The Commission's new powers to stop subsidized foreign acquisitions and FDI
In March 2020, the Commission issued Guidelines to coordinate the EU's approach to FDI screening in light of the COVID-19 crisis and to protect the EU's critical assets and technologies from potential hostile takeovers and investments by non-EU companies. The technology sector is one of the key sectors in which the Commission suggests increased use of new FDI screening mechanisms.

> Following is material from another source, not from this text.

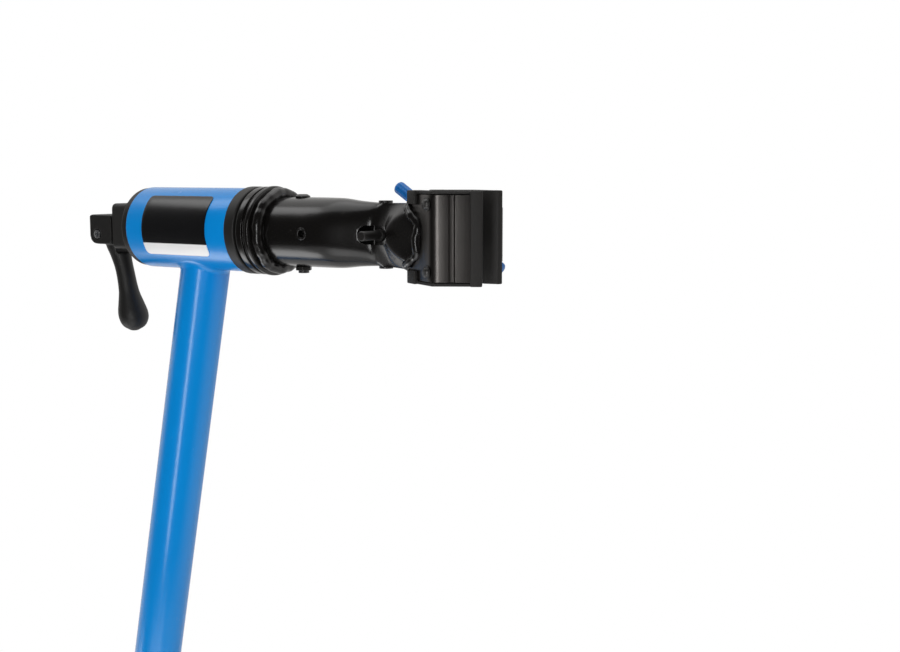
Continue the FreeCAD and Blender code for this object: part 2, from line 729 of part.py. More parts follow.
def make_upper_mast():
    """Sliding upper tube, its end plug and the head tube welded across its top."""
    head_r = "Dim.head_od / 2"
    full = "Dim.head_rear + Dim.head_front"
    tube = body("UpperTube_Form")
    ring = [("0", "0", "Dim.upper_od / 2"), ("0", "0", "Dim.upper_od / 2 - Dim.upper_wall")]
    pad(tube, circles(tube, "XY_Plane", ring, "Dim.upper_start"), "Dim.mast_reach - Dim.upper_start")
    put(tube, MAST)
    cope = rod("UpperTube_Cope", head_r, full, HEAD + " * " + along_x("-Dim.head_rear"))
    node(cut("UpperTube", tube, [cope]), "upper_mast_tube")
    node(turned("MastPlug", [
        ("0", "Dim.upper_start - Dim.plug_drop"),
        ("Dim.lower_od / 2 - Dim.lower_wall - Dim.slide_gap - 1", "Dim.upper_start - Dim.plug_drop"),
        ("Dim.lower_od / 2 - Dim.lower_wall - Dim.slide_gap", "Dim.upper_start - Dim.plug_drop + 1"),
        ("Dim.lower_od / 2 - Dim.lower_wall - Dim.slide_gap", "Dim.upper_start"),
        ("Dim.upper_od / 2 - Dim.upper_wall", "Dim.upper_start"),
        ("Dim.upper_od / 2 - Dim.upper_wall", "Dim.upper_start + Dim.plug_spigot"),
        ("0", "Dim.upper_start + Dim.plug_spigot"),
    ]), "mast_plug", MAST)
    shell = body("HeadShell")
    ring = [("0", "0", head_r), ("0", "0", head_r + " - Dim.head_wall")]
    pad(shell, circles(shell, "YZ_Plane", ring, "-Dim.head_rear"), full)
    put(shell, HEAD)
    weld = doc.addObject("Part::Cone", "HeadWeld_Form")
    weld.setExpression("Radius1", "Dim.upper_od / 2")
    weld.setExpression("Radius2", "Dim.upper_od / 2 + Dim.weld_flare")
    weld.setExpression("Height", "Dim.weld_rise")
    put(weld, MAST + " * " + at("0", "0", "Dim.mast_reach - " + head_r + " - Dim.weld_rise + Dim.weld_sink"))
    core = rod("HeadWeld_Core", "Dim.upper_od / 2", "Dim.mast_reach", MAST)
    inside = rod("HeadWeld_Inside", head_r, full, HEAD + " * " + along_x("-Dim.head_rear"))
    bead = cut("HeadWeld", weld, [core, inside])
    node(fuse("HeadTube", [shell, bead]), "head_tube")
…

In addition, the Commission published a June 2020 white paper about a proposed new tool to control the acquisitions and activities of foreign-subsidized companies in the EU. The proposed tool contains three elements: (i) an ex post control mechanism to review competitive distortions; (ii) a mandatory ex ante notification mechanism that would allow the Commission to review foreign subsidized acquisitions, including certain minority investments; and (iii) the possibility to exclude bidders that have received distortive foreign subsidies from public contracts. This proposed tool is still far from becoming law, but the technology sector will likely be a key area of focus for the second pillar of the tool.
FRAND is now all about cars
The debates in Europe about FRAND license terms are now firmly anchored in the automotive sector. One debate is about whether FRAND licenses for components used in cars should be offered to any company in an automotive manufacturer's supply chain. Carmakers filed an antitrust complaint with the Commission based on Nokia's refusal to grant a license to automotive suppliers, arguing that it is an abuse of a dominant position.
The Commission's ruling on this topic will obviously be of great relevance to the technology sector, as the Commission has not previously answered this question in a pure technology context. Nokia responded by seeking royalties and an injunction against certain car manufacturers and suppliers. This case is ongoing, and while Nokia recently won an initial ruling, the carmakers have appealed. What is clear is that the rules on FRAND will increasingly be driven by cars, not phones!
Since the Commission continues to focus its antitrust enforcement efforts and scrutiny on the technology sector, Taiwanese companies need to keep Europe in mind when thinking about antitrust. This can both help them avoid becoming caught up in an investigation and serve as a source of assistance if they are victimized by anti-competitive or abusive conduct by others.